= Michelle Hamer (author) =

Australian writer and journalist

Michelle Hamer is an Australian writer and journalist. She is the author of twenty books published throughout the world. Hamer is a regular contributor to The Age newspaper in Melbourne and was previously an editor at the paper.

==Biography==
Hamer attended Mornington High School in Melbourne and took up a journalism cadetship at age 19. She is a prolific journalist who has written for almost every capital city newspaper within Australia, as well as many national magazines including FHM Australia, Women's Health, Parents, Mother and Baby, Good Health and Medicine, New Idea, Woman's Day, Disney Adventures and New Woman.

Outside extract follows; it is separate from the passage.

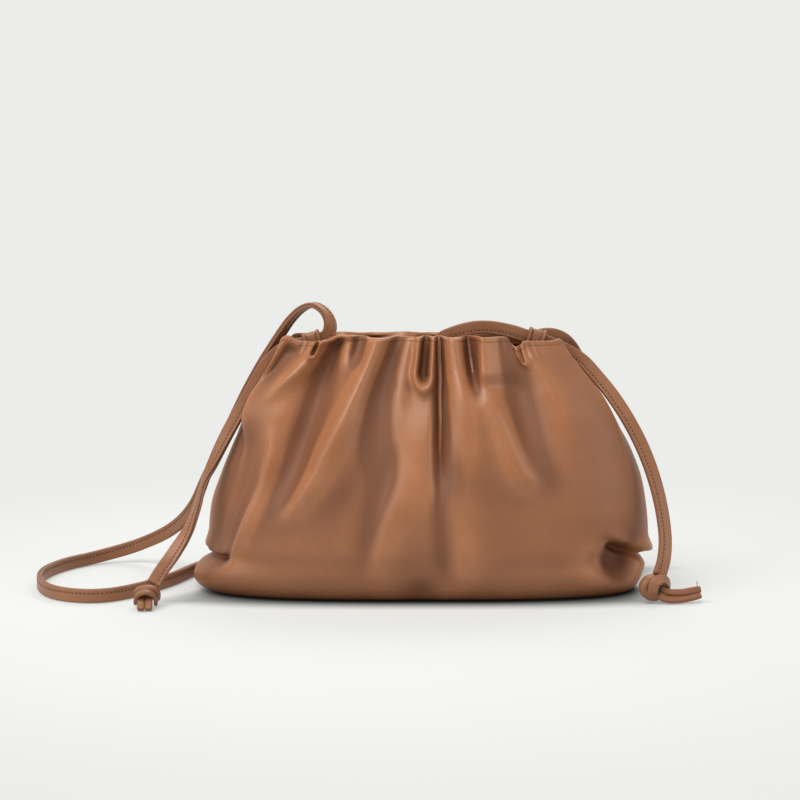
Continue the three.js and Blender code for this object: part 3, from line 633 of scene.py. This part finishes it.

She has written for the Australian newspapers The Herald Sun, The Brisbane Courier Mail, The Tasmanian Mercury, The Canberra Times, The Sydney Morning Herald, The Adelaide Advertiser, The West Australian and The Financial Review.

Hamer co-wrote contemporary women's fiction under the name, Cate Kendall. The novel, Gucci Mamas (Random House) was an Australian bestseller.

Hamer's non-fiction titles include It Couldn't Happen to Me...But it Did (Lothian), How it Feels (New Holland) and Delivery by Appointment (New Holland).
Hamer had four children's books published with Penguin Books in 2014 as part of the Our Australian Girl series. Our Australian Girl The titles include: Meet Daisy, Daisy all Alone, Daisy in the Mansion and Daisy on the Road.

Hamer has written eight non-fiction educational titles with Macmillan Publishing.

Hamer has taught professional writing at TAFE and presents writing and literature programs to children.

She lives in Melbourne, Victoria. She is represented by the Australian literary agent, Selwa Anthony.